| WHAT IS REQUIRED |
Output the full listing word for word.
━━━
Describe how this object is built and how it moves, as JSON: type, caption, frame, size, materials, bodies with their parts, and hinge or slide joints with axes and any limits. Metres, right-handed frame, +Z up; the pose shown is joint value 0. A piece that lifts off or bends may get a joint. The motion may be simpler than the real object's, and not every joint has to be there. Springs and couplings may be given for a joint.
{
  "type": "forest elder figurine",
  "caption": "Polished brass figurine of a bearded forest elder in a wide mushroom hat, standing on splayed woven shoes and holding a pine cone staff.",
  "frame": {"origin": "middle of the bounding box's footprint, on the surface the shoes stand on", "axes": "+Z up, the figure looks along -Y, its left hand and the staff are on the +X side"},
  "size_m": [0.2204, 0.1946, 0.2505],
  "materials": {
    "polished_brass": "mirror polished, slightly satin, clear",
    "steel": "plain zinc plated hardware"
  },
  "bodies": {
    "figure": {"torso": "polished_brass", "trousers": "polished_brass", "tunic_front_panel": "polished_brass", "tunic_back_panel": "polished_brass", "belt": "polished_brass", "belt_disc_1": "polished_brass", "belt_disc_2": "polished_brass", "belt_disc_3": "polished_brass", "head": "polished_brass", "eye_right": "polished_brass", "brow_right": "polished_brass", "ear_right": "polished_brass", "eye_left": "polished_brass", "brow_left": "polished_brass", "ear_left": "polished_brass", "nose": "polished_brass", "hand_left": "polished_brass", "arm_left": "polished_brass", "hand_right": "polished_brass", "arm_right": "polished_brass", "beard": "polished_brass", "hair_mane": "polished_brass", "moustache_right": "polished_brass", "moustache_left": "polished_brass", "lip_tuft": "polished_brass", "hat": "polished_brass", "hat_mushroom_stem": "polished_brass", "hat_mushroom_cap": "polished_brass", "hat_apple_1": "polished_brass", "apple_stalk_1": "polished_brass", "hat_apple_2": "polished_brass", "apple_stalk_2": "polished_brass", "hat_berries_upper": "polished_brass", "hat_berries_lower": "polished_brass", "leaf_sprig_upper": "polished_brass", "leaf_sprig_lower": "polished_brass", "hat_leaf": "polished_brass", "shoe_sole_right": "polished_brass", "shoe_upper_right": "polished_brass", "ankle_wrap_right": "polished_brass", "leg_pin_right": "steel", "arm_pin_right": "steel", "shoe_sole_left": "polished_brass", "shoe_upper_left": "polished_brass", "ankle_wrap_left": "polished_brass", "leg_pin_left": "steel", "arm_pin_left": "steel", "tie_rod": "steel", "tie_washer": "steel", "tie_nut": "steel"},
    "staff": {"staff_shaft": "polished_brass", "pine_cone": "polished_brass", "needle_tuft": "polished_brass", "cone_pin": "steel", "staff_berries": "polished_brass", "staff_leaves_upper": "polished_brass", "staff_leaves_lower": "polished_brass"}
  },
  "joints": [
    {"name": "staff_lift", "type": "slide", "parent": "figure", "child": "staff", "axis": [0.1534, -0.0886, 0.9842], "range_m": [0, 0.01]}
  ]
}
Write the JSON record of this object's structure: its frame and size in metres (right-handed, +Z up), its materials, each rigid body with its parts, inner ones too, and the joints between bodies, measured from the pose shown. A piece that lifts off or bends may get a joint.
━━━
| FINISHED EXERCISE |
Describe how this object is built and how it moves, as JSON: type, caption, frame, size, materials, bodies with their parts, and hinge or slide joints with axes and any limits. Metres, right-handed frame, +Z up; the pose shown is joint value 0. A piece that lifts off or bends may get a joint. The motion may be simpler than the real object's, and not every joint has to be there. Springs and couplings may be given for a joint.
{
  "type": "forest elder figurine",
  "caption": "Polished brass figurine of a bearded forest elder in a wide mushroom hat, standing on splayed woven shoes and holding a pine cone staff.",
  "frame": {"origin": "middle of the bounding box's footprint, on the surface the shoes stand on", "axes": "+Z up, the figure looks along -Y, its left hand and the staff are on the +X side"},
  "size_m": [0.2204, 0.1946, 0.2505],
  "materials": {
    "polished_brass": "mirror polished, slightly satin, clear",
    "steel": "plain zinc plated hardware"
  },
  "bodies": {
    "figure": {"torso": "polished_brass", "trousers": "polished_brass", "tunic_front_panel": "polished_brass", "tunic_back_panel": "polished_brass", "belt": "polished_brass", "belt_disc_1": "polished_brass", "belt_disc_2": "polished_brass", "belt_disc_3": "polished_brass", "head": "polished_brass", "eye_right": "polished_brass", "brow_right": "polished_brass", "ear_right": "polished_brass", "eye_left": "polished_brass", "brow_left": "polished_brass", "ear_left": "polished_brass", "nose": "polished_brass", "hand_left": "polished_brass", "arm_left": "polished_brass", "hand_right": "polished_brass", "arm_right": "polished_brass", "beard": "polished_brass", "hair_mane": "polished_brass", "moustache_right": "polished_brass", "moustache_left": "polished_brass", "lip_tuft": "polished_brass", "hat": "polished_brass", "hat_mushroom_stem": "polished_brass", "hat_mushroom_cap": "polished_brass", "hat_apple_1": "polished_brass", "apple_stalk_1": "polished_brass", "hat_apple_2": "polished_brass", "apple_stalk_2": "polished_brass", "hat_berries_upper": "polished_brass", "hat_berries_lower": "polished_brass", "leaf_sprig_upper": "polished_brass", "leaf_sprig_lower": "polished_brass", "hat_leaf": "polished_brass", "shoe_sole_right": "polished_brass", "shoe_upper_right": "polished_brass", "ankle_wrap_right": "polished_brass", "leg_pin_right": "steel", "arm_pin_right": "steel", "shoe_sole_left": "polished_brass", "shoe_upper_left": "polished_brass", "ankle_wrap_left": "polished_brass", "leg_pin_left": "steel", "arm_pin_left": "steel", "tie_rod": "steel", "tie_washer": "steel", "tie_nut": "steel"},
    "staff": {"staff_shaft": "polished_brass", "pine_cone": "polished_brass", "needle_tuft": "polished_brass", "cone_pin": "steel", "staff_berries": "polished_brass", "staff_leaves_upper": "polished_brass", "staff_leaves_lower": "polished_brass"}
  },
  "joints": [
    {"name": "staff_lift", "type": "slide", "parent": "figure", "child": "staff", "axis": [0.1534, -0.0886, 0.9842], "range_m": [0, 0.01]}
  ]
}
Write the JSON record of this object's structure: its frame and size in metres (right-handed, +Z up), its materials, each rigid body with its parts, inner ones too, and the joints between bodies, measured from the pose shown. A piece that lifts off or bends may get a joint.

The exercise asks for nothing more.